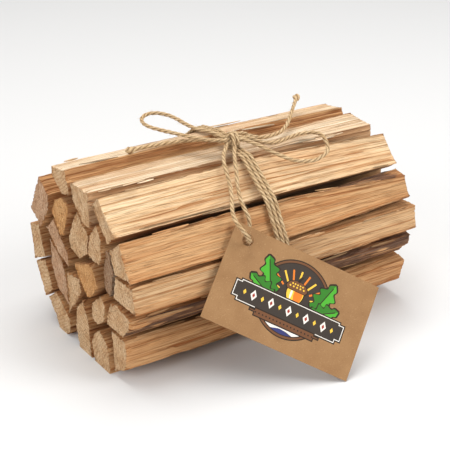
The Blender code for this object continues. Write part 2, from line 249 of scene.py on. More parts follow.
# Corners of an outline that have moved at the stick's right end, by their place in
# it. They start to move where TAPER_START is along the stick.
RIGHT_END_CORNERS = {
    "stick_top_back": {0: (32, 107.5), 1: (13.6, 110), 2: (9.5, 101)},
    "stick_top_middle": {0: (8, 108), 1: (-14.2, 106.2)},
    "stick_top_front": {0: (-18, 100.3), 1: (-25.8, 104), 2: (-40.8, 88), 3: (-33, 82.4)},
    "stick_front_upper": {0: (-41, 85.6), 1: (-50.5, 84.3), 2: (-57, 71.2)},
    "stick_front_middle": {1: (-60, 67), 2: (-62.5, 51.5)},
    "stick_front_lower": {1: (-48.8, 28.6), 2: (-55.8, 26.8), 3: (-51.5, 11)},
}
TAPER_START = 12.0

# Where bark is left: stick, face of its outline, from and to along the stick.
BARK_PATCHES = [
    ("stick_front_bark", 2, -96.0, 110.0), ("stick_front_bark", 3, -110.0, 110.0),
    ("stick_front_bark", 1, 25.0, 110.0), ("stick_front_upper", 0, 22.0, 96.0),
]

# Edges with slivers of wood along them: stick, corner of its outline, how many.
SPLINTERED = [
    ("stick_top_back", 0, 5), ("stick_top_back", 1, 6), ("stick_top_middle", 1, 9),
    ("stick_top_front", 1, 12), ("stick_top_front", 2, 10), ("stick_front_upper", 1, 10),
    ("stick_front_upper", 2, 8),
    ("stick_front_middle", 1, 7), ("stick_front_middle", 2, 6), ("stick_front_bark", 2, 8),
    ("stick_front_bark", 4, 8), ("stick_front_lower", 1, 6), ("stick_front_lower", 3, 5),
    ("stick_back_upper", 0, 6), ("stick_back_upper", 4, 6), ("stick_back_middle", 0, 6),
    ("stick_back_lower", 0, 6), ("stick_bottom_back", 0, 5),
]

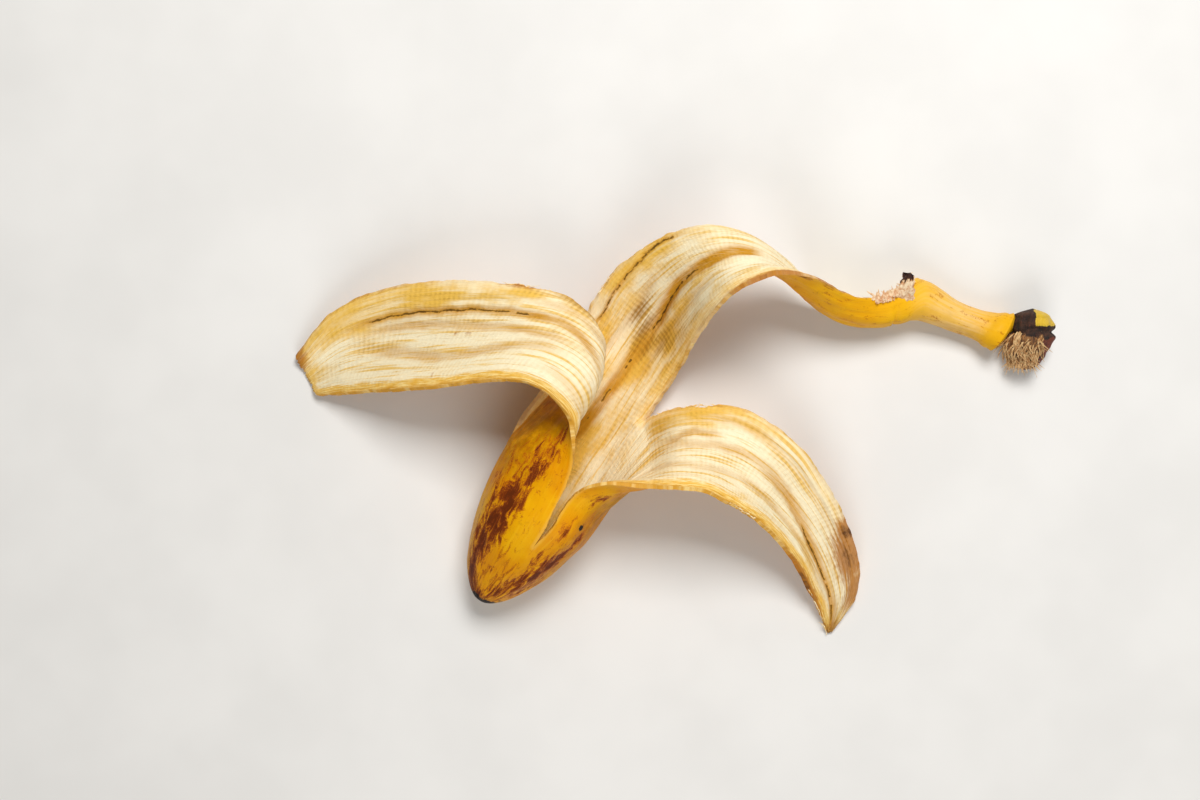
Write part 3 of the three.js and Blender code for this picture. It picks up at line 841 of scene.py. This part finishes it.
def crown_material(colours):
    """The torn crown: near-black bark, yellow skin, raw brown fibre and a reddish side."""
    shader = Shader("broken_crown")
    place = object_place(shader)
    mottle = shader.noise(place, 0.5, detail=6, roughness=0.7)
    grain = shader.stretched(place, (1.6, 0.35, 1.6), detail=5, roughness=0.7)
    colour = shader.blend(shader.between(mottle, 0.35, 0.65), colours.black, colours.crown_brown)
    colour = shader.over(colour, colours.crown_red, grain, 0.55, 0.75, 0, 0.6)
    raw = shader.wavering(shader.attribute("raw"), mottle, -0.3, 0.3)
    fibre = shader.blend(shader.between(grain, 0.35, 0.65), colours.crown_brown, colours.fibre)
    colour = shader.over(colour, fibre, raw, 0.4, 0.65)
    red = shader.wavering(shader.attribute("reddish"), mottle, -0.3, 0.3)
    colour = shader.over(colour, colours.crown_red, red, 0.3, 0.6, 0, 0.9)
    yellow = shader.wavering(shader.attribute("yellow"), mottle, -0.25, 0.25)
    colour = shader.over(colour, colours.crown_yellow, yellow, 0.4, 0.55)
    relief = shader.plus(grain, mottle)
    rough = shader.between(yellow, 0.4, 0.6, 0.8, 0.4)
    return shader.finish(colour, rough, relief, 0.6)


def fibre_material(name, colours, pale, dark):
    """Dry torn strands, paler and darker by turns."""
    shader = Shader(name)
    place = object_place(shader)
    strands = shader.noise(place, 0.9, detail=4, roughness=0.7)
    colour = shader.blend(shader.between(strands, 0.35, 0.65), dark, pale)
    tips = shader.attribute("tip")
    colour = shader.over(colour, colours.fibre_pale, tips, 0.6, 1.0, 0, 0.5)
    return shader.finish(colour, 0.75, strands, 0.2)


def pith_material(colours):
    """Pinkish pale pith that has dried dark at its tip."""
    shader = Shader("torn_pith")
    place = object_place(shader)
    mottle = shader.noise(place, 0.9, detail=5, roughness=0.7)
    grain = shader.noise(place, 2.5, detail=4, roughness=0.7)
    colour = shader.blend(shader.between(mottle, 0.4, 0.65), colours.pith, colours.pith_shade)
    dried = shader.wavering(shader.attribute("dried"), mottle, -0.3, 0.3)
    colour = shader.over(colour, colours.fibre, dried, 0.25, 0.55, 0, 0.9)
    colour = shader.over(colour, colours.bruise_dark, dried, 0.5, 0.85)
    return shader.finish(colour, 0.75, grain, 0.4)


def floor_material(colours):
    """Plain pale tabletop with a faint mottle."""
    shader = Shader("studio_floor")
    place = object_place(shader)
    faint = shader.noise(place, 0.02, detail=3)
    colour = shader.blend(shader.between(faint, 0.3, 0.7), colours.floor, colours.floor_shade)
    return shader.finish(colour, 0.7, faint, 0.05)


# ---------------------------------------------------------------- settings

def colour_property(name, description, code):
    return FloatVectorProperty(
        name=name, description=description, subtype="COLOR", size=3, min=0, max=1,
        default=from_hex(code))


def length_property(name, description, millimetres):
    return FloatProperty(
        name=name, description=description, default=millimetres * MM, unit="LENGTH", precision=5)


def power_property(name, description, watts):
    return FloatProperty(name=name, description=description, default=watts, unit="POWER")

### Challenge
Please set down each line of the records exactly as given.

### Response below
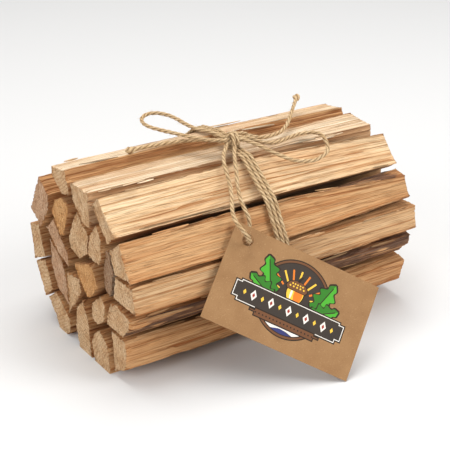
The Blender code for this object continues. Write part 2, from line 249 of scene.py on. More parts follow.
# Corners of an outline that have moved at the stick's right end, by their place in
# it. They start to move where TAPER_START is along the stick.
RIGHT_END_CORNERS = {
    "stick_top_back": {0: (32, 107.5), 1: (13.6, 110), 2: (9.5, 101)},
    "stick_top_middle": {0: (8, 108), 1: (-14.2, 106.2)},
    "stick_top_front": {0: (-18, 100.3), 1: (-25.8, 104), 2: (-40.8, 88), 3: (-33, 82.4)},
    "stick_front_upper": {0: (-41, 85.6), 1: (-50.5, 84.3), 2: (-57, 71.2)},
    "stick_front_middle": {1: (-60, 67), 2: (-62.5, 51.5)},
    "stick_front_lower": {1: (-48.8, 28.6), 2: (-55.8, 26.8), 3: (-51.5, 11)},
}
TAPER_START = 12.0

# Where bark is left: stick, face of its outline, from and to along the stick.
BARK_PATCHES = [
    ("stick_front_bark", 2, -96.0, 110.0), ("stick_front_bark", 3, -110.0, 110.0),
    ("stick_front_bark", 1, 25.0, 110.0), ("stick_front_upper", 0, 22.0, 96.0),
]

# Edges with slivers of wood along them: stick, corner of its outline, how many.
SPLINTERED = [
    ("stick_top_back", 0, 5), ("stick_top_back", 1, 6), ("stick_top_middle", 1, 9),
    ("stick_top_front", 1, 12), ("stick_top_front", 2, 10), ("stick_front_upper", 1, 10),
    ("stick_front_upper", 2, 8),
    ("stick_front_middle", 1, 7), ("stick_front_middle", 2, 6), ("stick_front_bark", 2, 8),
    ("stick_front_bark", 4, 8), ("stick_front_lower", 1, 6), ("stick_front_lower", 3, 5),
    ("stick_back_upper", 0, 6), ("stick_back_upper", 4, 6), ("stick_back_middle", 0, 6),
    ("stick_back_lower", 0, 6), ("stick_bottom_back", 0, 5),
]

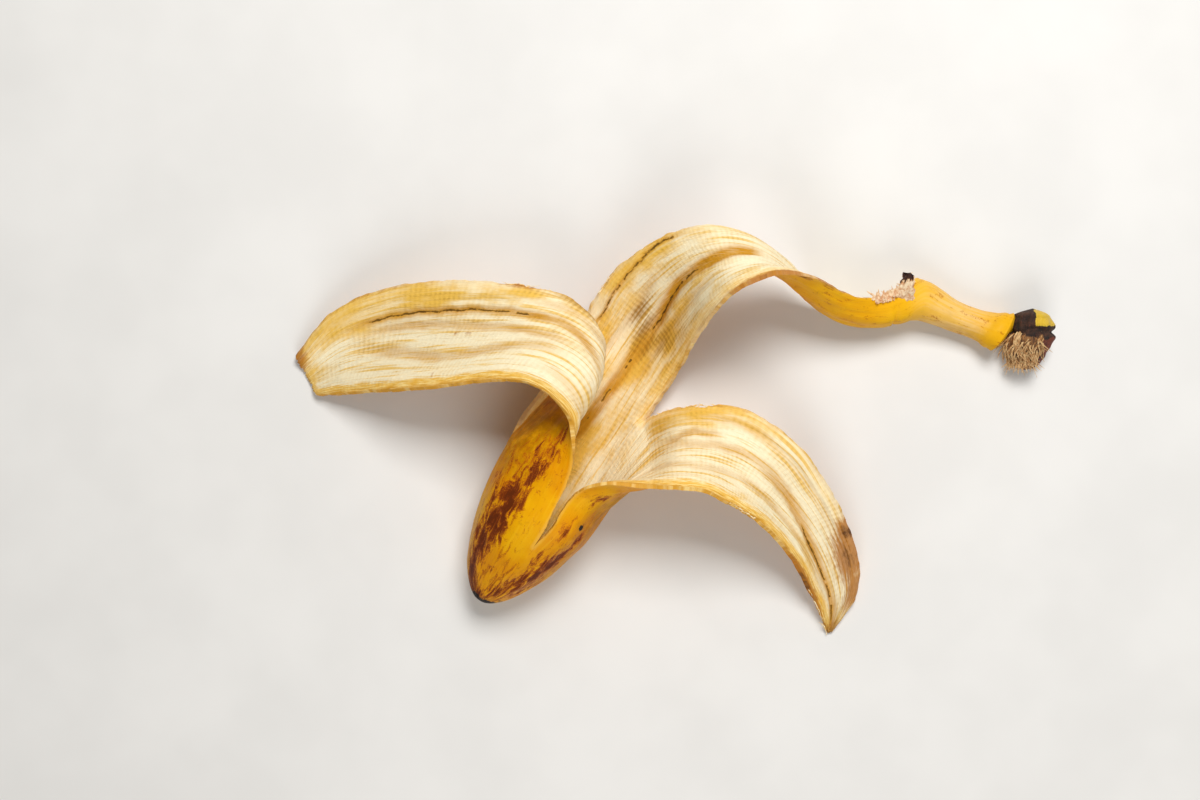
Write part 3 of the three.js and Blender code for this picture. It picks up at line 841 of scene.py. This part finishes it.
def crown_material(colours):
    """The torn crown: near-black bark, yellow skin, raw brown fibre and a reddish side."""
    shader = Shader("broken_crown")
    place = object_place(shader)
    mottle = shader.noise(place, 0.5, detail=6, roughness=0.7)
    grain = shader.stretched(place, (1.6, 0.35, 1.6), detail=5, roughness=0.7)
    colour = shader.blend(shader.between(mottle, 0.35, 0.65), colours.black, colours.crown_brown)
    colour = shader.over(colour, colours.crown_red, grain, 0.55, 0.75, 0, 0.6)
    raw = shader.wavering(shader.attribute("raw"), mottle, -0.3, 0.3)
    fibre = shader.blend(shader.between(grain, 0.35, 0.65), colours.crown_brown, colours.fibre)
    colour = shader.over(colour, fibre, raw, 0.4, 0.65)
    red = shader.wavering(shader.attribute("reddish"), mottle, -0.3, 0.3)
    colour = shader.over(colour, colours.crown_red, red, 0.3, 0.6, 0, 0.9)
    yellow = shader.wavering(shader.attribute("yellow"), mottle, -0.25, 0.25)
    colour = shader.over(colour, colours.crown_yellow, yellow, 0.4, 0.55)
    relief = shader.plus(grain, mottle)
    rough = shader.between(yellow, 0.4, 0.6, 0.8, 0.4)
    return shader.finish(colour, rough, relief, 0.6)


def fibre_material(name, colours, pale, dark):
    """Dry torn strands, paler and darker by turns."""
    shader = Shader(name)
    place = object_place(shader)
    strands = shader.noise(place, 0.9, detail=4, roughness=0.7)
    colour = shader.blend(shader.between(strands, 0.35, 0.65), dark, pale)
    tips = shader.attribute("tip")
    colour = shader.over(colour, colours.fibre_pale, tips, 0.6, 1.0, 0, 0.5)
    return shader.finish(colour, 0.75, strands, 0.2)


def pith_material(colours):
    """Pinkish pale pith that has dried dark at its tip."""
    shader = Shader("torn_pith")
    place = object_place(shader)
    mottle = shader.noise(place, 0.9, detail=5, roughness=0.7)
    grain = shader.noise(place, 2.5, detail=4, roughness=0.7)
    colour = shader.blend(shader.between(mottle, 0.4, 0.65), colours.pith, colours.pith_shade)
    dried = shader.wavering(shader.attribute("dried"), mottle, -0.3, 0.3)
    colour = shader.over(colour, colours.fibre, dried, 0.25, 0.55, 0, 0.9)
    colour = shader.over(colour, colours.bruise_dark, dried, 0.5, 0.85)
    return shader.finish(colour, 0.75, grain, 0.4)


def floor_material(colours):
    """Plain pale tabletop with a faint mottle."""
    shader = Shader("studio_floor")
    place = object_place(shader)
    faint = shader.noise(place, 0.02, detail=3)
    colour = shader.blend(shader.between(faint, 0.3, 0.7), colours.floor, colours.floor_shade)
    return shader.finish(colour, 0.7, faint, 0.05)


# ---------------------------------------------------------------- settings

def colour_property(name, description, code):
    return FloatVectorProperty(
        name=name, description=description, subtype="COLOR", size=3, min=0, max=1,
        default=from_hex(code))


def length_property(name, description, millimetres):
    return FloatProperty(
        name=name, description=description, default=millimetres * MM, unit="LENGTH", precision=5)


def power_property(name, description, watts):
    return FloatProperty(name=name, description=description, default=watts, unit="POWER")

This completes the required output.